Verführen für den "Führer"

Historische Betrachtungsweisen der Prostitution - Ein Spiegel der jeweiligen Zeit und Moral.
Benutzeravatar
JayR
verifizierte UserIn
verifizierte UserIn
Beiträge: 1311
Registriert: 20.08.2006, 03:03
Wohnort: Dänemark
Ich bin: Keine Angabe

Verführen für den "Führer"

Beitrag von JayR »

Verführen für den "Führer"

Mit Charme und Champagner umgarnten Berliner Edelprostituierte im "Salon Kitty" Politiker, Diplomaten und Militärs - und spitzelten ihre Opfer aus. Auftraggeber: die SS. Bis heute ist das Nazi-Bordell geheimnisumwittert.
Von Hanna Huhtasaari

Bild

Nach außen gab sich das Etablissement im feinen Berliner Stadtteil Charlottenburg unscheinbar. "Pension Schmidt" verhieß das Schild am Eingang der Giesebrechtstraße 11, einer Seitenstraße des Ku'damms, in nüchternen, wenig einladenden Lettern.

Hinter der Tür im dritten Stock des Gründerzeitbaus allerdings tat sich betuchten Besuchern eine mondäne Luxuswelt auf: Im gedämpften Licht eines großen Kronleuchters räkelten sich junge, leicht bekleidete Schönheiten lasziv auf roten Samtmöbeln, Zigarettenspitze oder ein Glas Champagner in der Hand.
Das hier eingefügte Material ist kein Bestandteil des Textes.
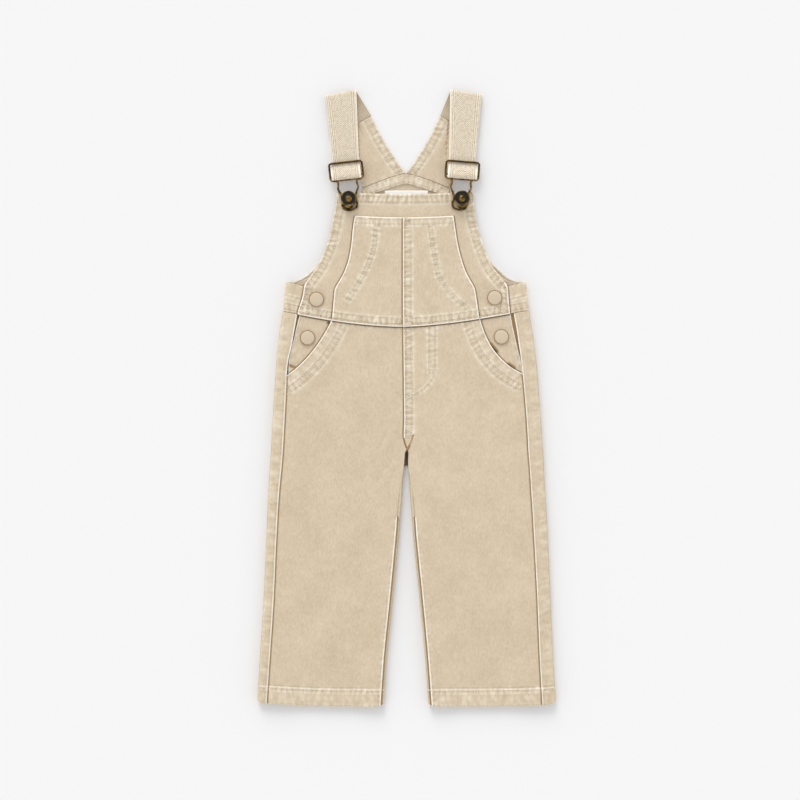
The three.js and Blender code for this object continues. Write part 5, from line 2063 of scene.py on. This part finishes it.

Vom Grammophon ertönte leise Musik, es roch nach Parfüm und Zigarrenrauch - und hinter schweren Samtvorhängen gaben sich einflussreiche Herren aus Gesellschaft, Politik und Diplomatie den Freuden der käuflichen Liebe hin.

Das diskret versteckte, aber zentral gelegene Nobel-Bordell gehörte Katharina Zammit, Kennern besser bekannt als Kitty Schmidt. Bereits in den zwanziger Jahren hatte die üppige Brünette vom Jahrgang 1882 ihr Etablissement gegründet, und schon bald verkehrten die Spitzen der Berliner Gesellschaft bei Kitty. "Sie hatte im Laufe der Zeit viele Gönner, viele schätzten sie", erinnerte sich später ein Abwehroffizier, der selbst zu "Aufklärungszwecken" im Salon verkehrt hatte.

Geheimpapiere in schwarzen Socken

Auch die Machtübernahme der prüden Nazis, für die Sex vor allem zur Zeugung künftiger Soldaten dienen sollte, änderte zunächst wenig. Doch dann wurden 1939 Gestapo-Chef Reinhard Heydrich und sein Adlatus Walter Schellenberg auf das frivole Treiben in der Giesebrechtstraße aufmerksam. Statt den Edelpuff dichtzumachen, beschlossen die SS-Offiziere aus Heinrich Himmlers Reichssicherheitshauptamt (RSHA), den Salon Kitty unter ihre Fittiche zu nehmen - als Spionage-Bordell.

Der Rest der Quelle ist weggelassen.